As you can see - L has definitely got my taste for garish prints.  Who wouldn't want a blue and green animal print full length jumpsuit!

 I made no changes to the pattern, but again I did no pattern matching.  I bought 3 yards of the material thinking that would be more than enough - but the fabric actually had a panel down each side in a black and white print which L didn't like so we had to avoid that.  So once again I had to do some tetris to get the pattern to fit on the fabric.



This time we went for green circular snaps down the front and I got them spaced a bit more evenly.


I didn't particularly like threading the 1/4"elastic through the waistband the first time, so this time around I actually made a separate casing on the inside and used 2/4"elastic.
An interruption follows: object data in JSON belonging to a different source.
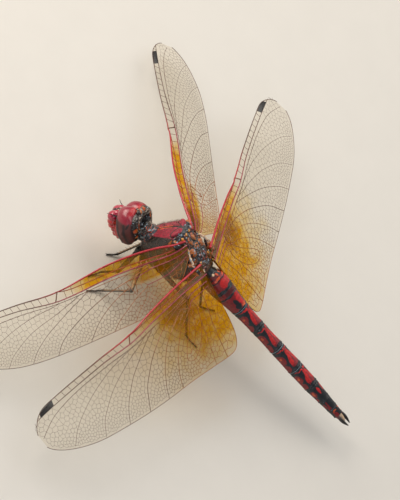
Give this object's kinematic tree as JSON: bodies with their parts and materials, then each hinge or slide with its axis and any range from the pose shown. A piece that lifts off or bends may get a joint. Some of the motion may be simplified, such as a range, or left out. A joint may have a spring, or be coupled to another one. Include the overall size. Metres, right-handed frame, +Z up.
{
  "type": "dragonfly",
  "caption": "Still life-size dragonfly, a male red rock skimmer, resting on its feet with its wings spread and drooped forward.",
  "frame": {"origin": "centre of the bounding box in plan, on the floor under the feet", "axes": "+X to the animal's left, +Y towards its tail, +Z up"},
  "size_m": [0.0874, 0.0636, 0.0156],
  "materials": {
    "red_cuticle": "scarlet, satin to glossy, with black marks",
    "crimson_cuticle": "dull crimson and brown, softly hairy",
    "black_cuticle": "black, satin",
    "slate_cuticle": "slate grey and orange, softly hairy",
    "face_cuticle": "bright red, glossy",
    "eye_lens": "wine red above, brown below, glossy",
    "wing_membrane": "clear, amber at the base",
    "leg_cuticle": "black with pale stripes, spiny"
  },
  "bodies": {
    "root": {"abdomen_1": "black_cuticle", "abdomen_10": "black_cuticle", "abdomen_2": "red_cuticle", "abdomen_3": "red_cuticle", "abdomen_4": "red_cuticle", "abdomen_5": "red_cuticle", "abdomen_6": "red_cuticle", "abdomen_7": "red_cuticle", "abdomen_8": "black_cuticle", "abdomen_9": "black_cuticle", "antenna_left": "black_cuticle", "antenna_right": "black_cuticle", "cercus_left": "black_cuticle", "cercus_right": "black_cuticle", "epiproct": "black_cuticle", "eye_left": "eye_lens", "eye_right": "eye_lens", "face": "face_cuticle", "head": "black_cuticle", "labium": "black_cuticle", "leg_fore_left": "leg_cuticle", "leg_fore_right": "leg_cuticle", "leg_hind_left": "leg_cuticle", "leg_hind_right": "leg_cuticle", "leg_mid_left": "leg_cuticle", "leg_mid_right": "leg_cuticle", "neck": "black_cuticle", "prothorax": "slate_cuticle", "thorax": "crimson_cuticle", "wing_fore_left": "wing_membrane", "wing_fore_right": "wing_membrane", "wing_hind_left": "wing_membrane", "wing_hind_right": "wing_membrane"}
  },
  "joints": []
}
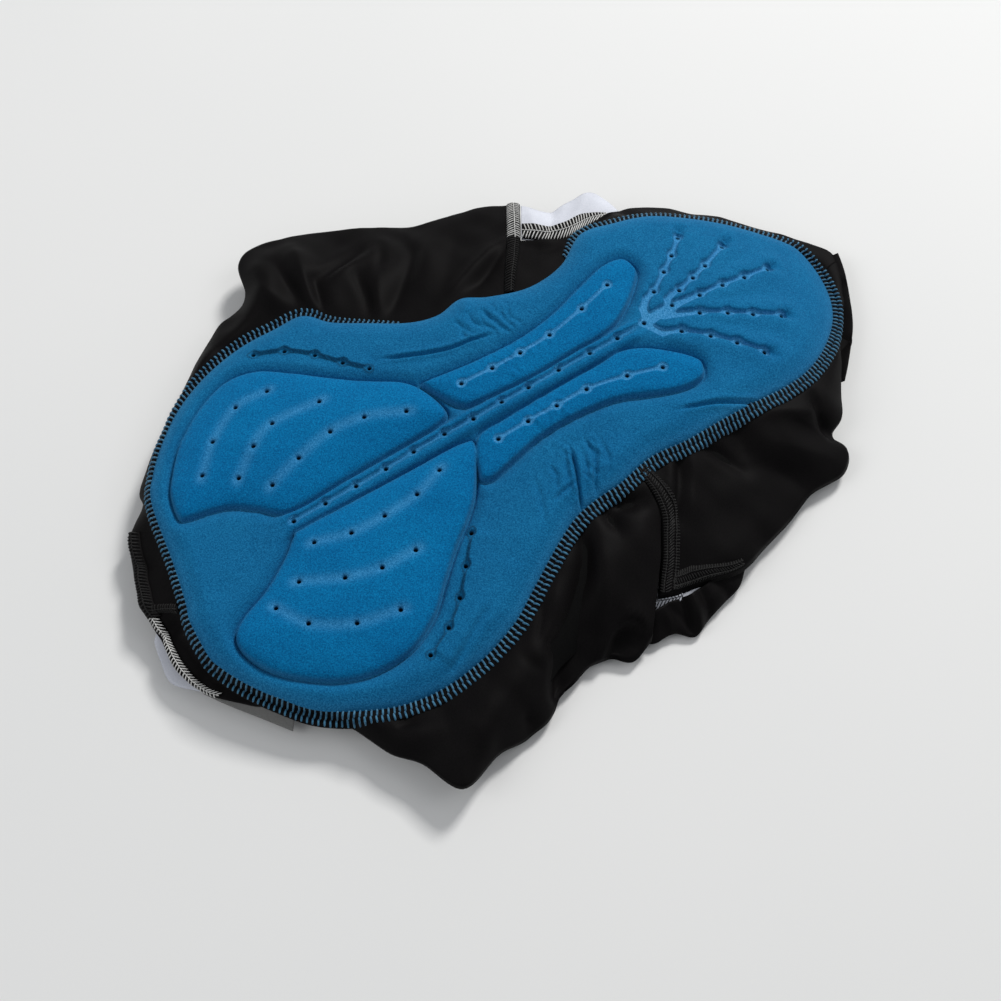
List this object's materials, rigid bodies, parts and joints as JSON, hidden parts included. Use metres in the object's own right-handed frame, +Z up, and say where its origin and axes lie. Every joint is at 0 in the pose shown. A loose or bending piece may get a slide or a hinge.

I'm really pleased with how these came out and so is L.  I love having a proper moulage for L and hopefully I'll have a chance to use it for something else before she grows again, but at least now I know basically what I'm doing - hopefully next time will be easier. 














1 comment:

  1. Impressive! I really thought you had done some cool pattern alignment on the second jumpsuit because it looks really intentional and cool. These turned out great. L is lucky to have a mom with these skills!